Saturday, June 20, 2015

Again.

And... again. When can you stop being mindful? Never. Is it true that we only have enough self-control, enough willpower, to tackle one thing at a time? Maybe. I have lots of personal goals - to speak softly and kindly, to move gracefully, to keep my home peaceful and organized, to get enough sleep at consistent times, to stay on top of my work, to eat healthy, well-balanced meals...the list goes on and on. But there is one thing that must be at the top of this list, that must always be at the top - and that is not to pick. I forgot how important this is. I was suddenly living on my own again, away from family and close friends, trying to adapt to working full-time again, at a demanding job with interpersonal conflict.
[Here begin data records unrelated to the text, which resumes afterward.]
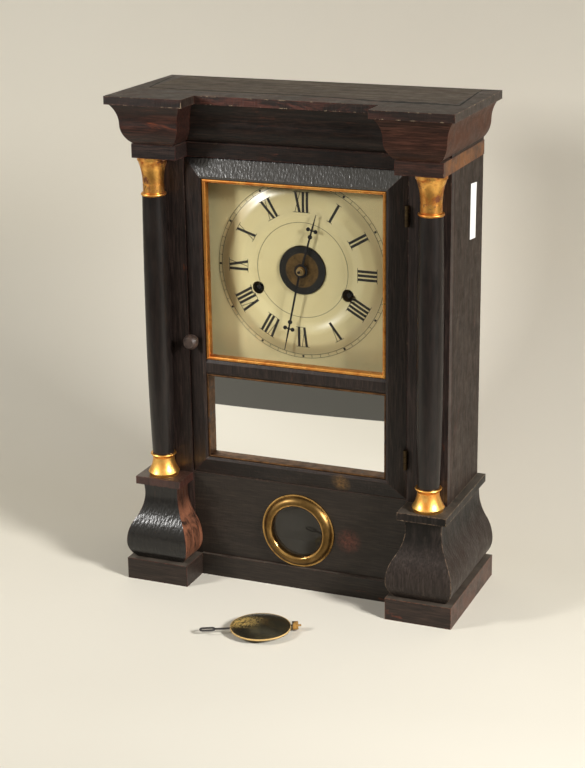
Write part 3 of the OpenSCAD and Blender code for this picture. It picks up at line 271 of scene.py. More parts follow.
def veneer(name, grain, dark, mid, patch=(120, 62, 34), patches=0.2, crackle=0.3, ridges=(650, 650, 60),
           dust=0.5, wear=0.6, worn=(96, 46, 36), chips=0.3, shine=0.34, gloss=0.3, flank=None, cap=None,
           spots=(), red_within=None, coat=0.0, flank_below=None):
    """Old varnished veneer; grain is its direction, ridges the fineness of its crackle."""
    finish, tree, shader, place = start_finish(name)
    facing = put(tree, "TexCoord", outlet="Normal")
    level = put(tree, "SeparateXYZ", {0: place}, 2)
    figure = stretched(tree, place, GRAIN[grain])
    fine = clouds(tree, figure, 55, 8, 0.68, 0.5)
    broad = clouds(tree, figure, 11, 4, 0.6, 1.4)
    colour = blended(tree, between(tree, fine, 0.4, 0.64), linear(*dark), linear(*mid))
    colour = blended(tree, between(tree, broad, 0.42, 0.6, 0.0, 0.65), colour, linear(*dark))
    figure_blot = stretched(tree, place, tuple(0.3 * s + 1 for s in GRAIN[grain]))
    blotch = clouds(tree, figure_blot, 16, 6, 0.65, 0.8)
    streaky = maths(tree, "MULTIPLY", between(tree, blotch, 0.7 - patches * 0.5, 0.8 - patches * 0.5),
                    between(tree, fine, 0.35, 0.6, 0.35, 1.0))
    if red_within:
        aside = maths(tree, "ABSOLUTE", put(tree, "SeparateXYZ", {0: place}, 0))
        streaky = maths(tree, "MULTIPLY", streaky,
                        between(tree, aside, red_within * MM, (red_within + 2) * MM, 1.0, 0.3))
    colour = blended(tree, streaky, colour, linear(*patch))
    # Each spot is a round patch of another tone: a worn place on the base panel, a painted reflection on the
    # door's bottom rail.
    for (x, z, radius), tone in spots:
        off = from_axis(tree, place, (x * MM, 0, z * MM))
        share = maths(tree, "MULTIPLY", between(tree, off, 0.3 * radius * MM, radius * MM, 1.0, 0.0),
                      between(tree, clouds(tree, place, 330, 6, 0.75), 0.4, 0.62, 0.15, 1.0))
        colour = blended(tree, share, colour, linear(*tone))
    if flank:
        turned = put(tree, "SeparateXYZ", {0: facing}, 0)
        share = maths(tree, "MULTIPLY", between(tree, turned, 0.6, 0.9),
                      between(tree, blotch, 0.4, 0.57, 0.12, 1.0))
        if flank_below:
            share = maths(tree, "MULTIPLY", share,
                          between(tree, level, flank_below * MM, (flank_below + 14) * MM, 1.0, 0.2))
        share = maths(tree, "MULTIPLY", share, between(tree, fine, 0.3, 0.6, 0.8, 1.0))
        colour = blended(tree, share, colour, linear(*flank))
    if cap:
        cap_z, cap_tone, cap_fade = cap
        share = maths(tree, "MULTIPLY", between(tree, level, cap_z * MM, (cap_z + cap_fade) * MM),
                      between(tree, blotch, 0.35, 0.55, 0.25, 0.95))
        colour = blended(tree, share, colour, linear(*cap_tone))
    pits = clouds(tree, place, 420, 6, 0.75)
    near_edge = edge_share(tree, 1.5 * MM)
    rub = maths(tree, "MULTIPLY", near_edge, between(tree, pits, 0.42, 0.58))
    colour = blended(tree, maths(tree, "MULTIPLY", rub, wear), colour, linear(*worn))
    flakes = clouds(tree, place, 210, 5, 0.7)
    bare = maths(tree, "MULTIPLY", near_edge, between(tree, flakes, 0.62 - 0.07 * chips, 0.68 - 0.07 * chips))
    colour = blended(tree, maths(tree, "MULTIPLY", bare, chips), colour, linear(168, 148, 122))
    up = put(tree, "SeparateXYZ", {0: facing}, 2)
    settled = clouds(tree, place, 90, 8, 0.7, 0.4)
    grey = maths(tree, "MULTIPLY", between(tree, up, 0.5, 0.95), between(tree, settled, 0.34, 0.62, 0.3, 1.0))
    colour = blended(tree, maths(tree, "MULTIPLY", grey, dust), colour, linear(112, 103, 92))
    tree.links.new(colour, shader.inputs["Base Color"])
    ridge = clouds(tree, stretched(tree, place, tuple(r / 100 for r in ridges)), 100, 1, 0.5, 0.1)
    pores = clouds(tree, figure, 130, 6, 0.75)
    height = maths(tree, "ADD", maths(tree, "MULTIPLY", between(tree, ridge, 0.3, 0.7), crackle),
                   maths(tree, "MULTIPLY", pores, 0.3))
    bump = put(tree, "Bump", {"Strength": 0.9, "Distance": 0.22 * MM, "Height": height})
    tree.links.new(bump, shader.inputs["Normal"])
    rough = maths(tree, "ADD", between(tree, settled, 0.3, 0.7, shine, shine * 1.6),
                  maths(tree, "MULTIPLY", grey, dust * 0.4))
    tree.links.new(rough, shader.inputs["Roughness"])
    shader.inputs["Specular IOR Level"].default_value = gloss
    if coat:
        shader.inputs["Coat Weight"].default_value = coat
        shader.inputs["Coat Roughness"].default_value = shine * 0.8
        tree.links.new(bump, shader.inputs["Coat Normal"])
    return finish


def dress(finish, *names):
    """Gives pieces of the frame a finish."""
    for name in names:
        node = frame["nodes"][name]
        node.data.materials.clear()
        node.data.materials.append(finish)


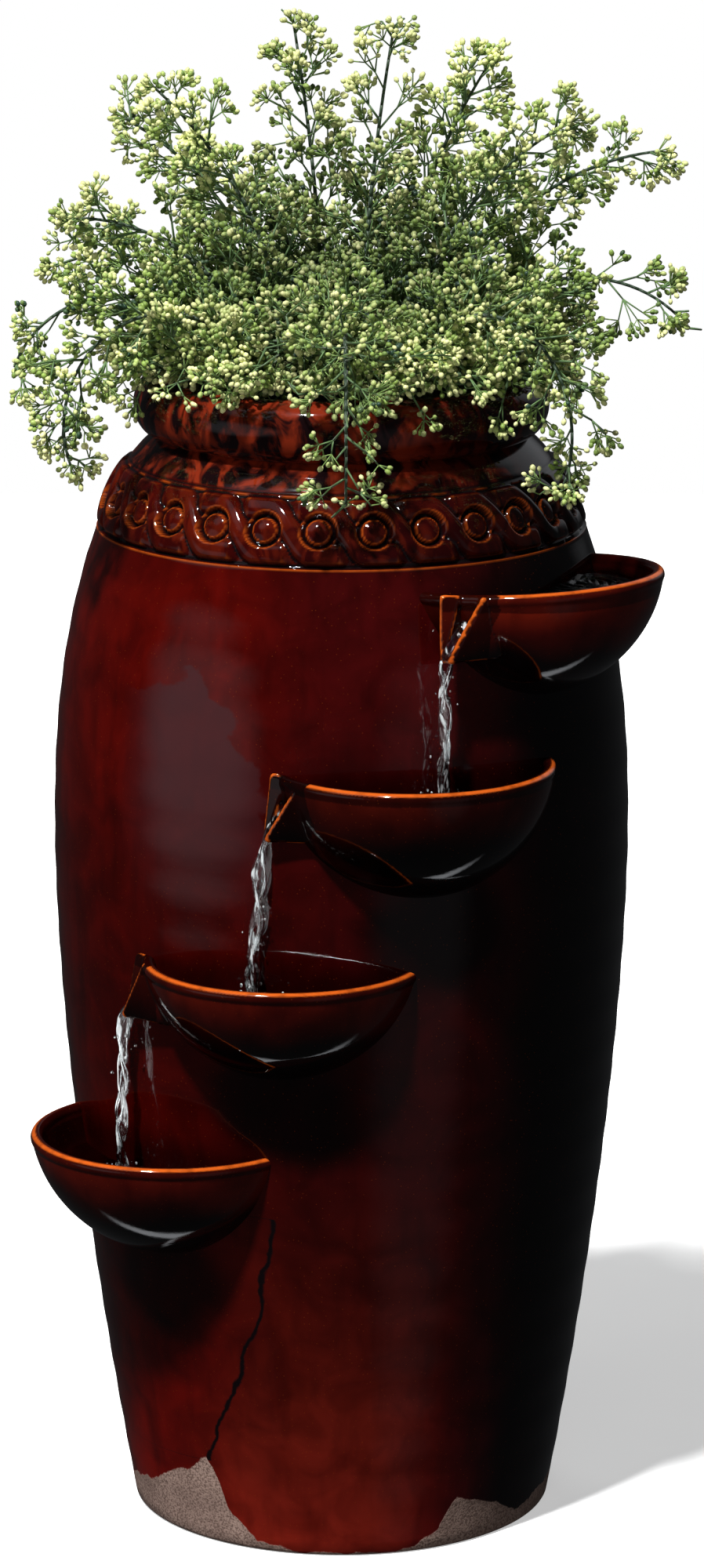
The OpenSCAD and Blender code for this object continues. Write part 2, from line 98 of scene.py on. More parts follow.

Coming home, worn out body and mind, no energy to cook, no energy to exercise, but yes, enough energy to pick. To look in the mirror and pick my face - so many imperfections! And why not my arms? And of course my chest? My legs, eh, when I was feeling really ambitious. I hate picking, and yet there is nothing like it to dissociate mind and body... The mind wanders, wanders, working over issues that need to be resolved, turning them around, looking at them from all sides. And then I find it's summer and I must wear long sleeves. However, compared to several years ago, things are better. Number one, I am not as self-conscious about the way my skin looks, scars and all. Hell, it's my skin. Two, I know picking is stupid - it takes away my precious free time, leaves me achy and tired, and injures my skin - so every now and then, before I've gotten too into it, I can tear myself away, and snap out of it! Three, I can forgive myself. Whatever happened happened - yes, I'll try not to do it again, but no, I will not beat myself up for what's past, because there's no point. So the purpose of this post is to reaffirm my commitment to not picking AT ALL. I made a promise to a friend. My friend has no idea what kind of effort it will take to keep that promise, how vigilant I will need to be, but that's ok. I will do it, I can do it, I have to do it. No. more. picking. There's some new websites out on picking since I started this blog, and I was scanning one the other day that said within about a year the impulse to pick can be removed. A year is a long time. I'll start with a month.